Press release - February 18, 2009
Greenpeace is sending an urgent message to Indonesia’s President Susilo Bambang Yudhoyono, ahead of his meeting with the new US Secretary of State Hillary Clinton, to take immediate action to combat dangerous climate change and stop Indonesia’s rampant deforestation.

Greenpeace reaction of plans recently unveiled by the Ministries of Forestry and Agriculture to open up vast areas of Indonesia’s forests and peatlands for conversion to pulp and paper and palm oil, make it impossible for the President to honour his commitment and fulfil Indonesia’s international obligations.

President Yudhoyono made a commitment to the international community to halve Indonesia's emissions from deforestation by 2009. However, plans recently unveiled by the Ministries of Forestry and Agriculture to open up vast areas of Indonesia's forests and peatlands for conversion to pulp and paper and palm oil, make it impossible for the President to honour his commitment and fulfil Indonesia's international obligations.

"Allowing the destruction of more peatland areas is a disaster for the fight against climate change and will cement Indonesia's position as the third biggest climate polluter on the planet. With elections around the corner, the Ministries' plans look suspiciously like an attempt to satisfy the country's powerful paper and palm oil industries at the expense of the environment," said Bustar Maitar, forest campaigner, Greenpeace Southeast Asia.

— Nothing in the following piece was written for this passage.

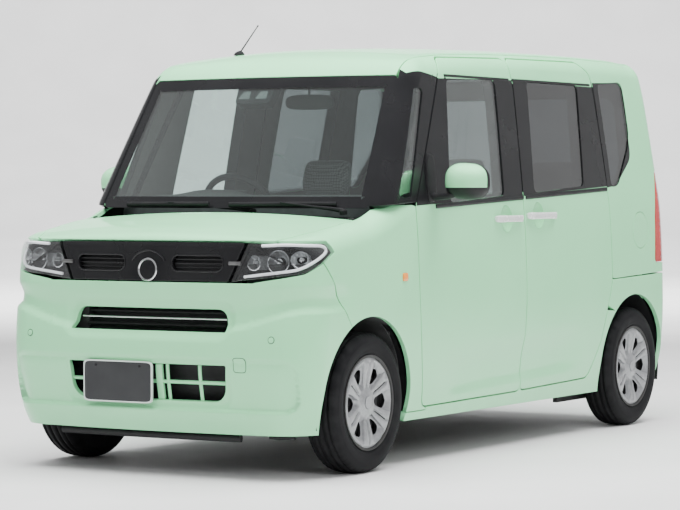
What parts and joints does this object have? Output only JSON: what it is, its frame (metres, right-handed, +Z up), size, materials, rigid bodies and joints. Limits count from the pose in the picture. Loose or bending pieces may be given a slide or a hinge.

One of the leading issues that Secretary Clinton reportedly wants to discuss on her four-country tour of Asia is climate change. This is especially relevant as the US and Indonesia are the second and third largest climate polluters on the planet. The vast majority of Indonesia's emissions come from deforestation and peatland drainage and conversion.

"We warmly welcome Madam Secretary Clinton to Indonesia, especially as President Obama's new administration is showing positive signs that it is serious about tackling climate change", said Maitar. "This is a global problem, and it requires global action to solve it. That means deep emission cuts for developed countries like the US, and a global fund to stop deforestation in developing countries like Indonesia."

Indonesia's economic development need not come at the expense of its future and its forests. Standing forests are a tremendous carbon storehouse and offer many more economic opportunities standing than cleared and burnt.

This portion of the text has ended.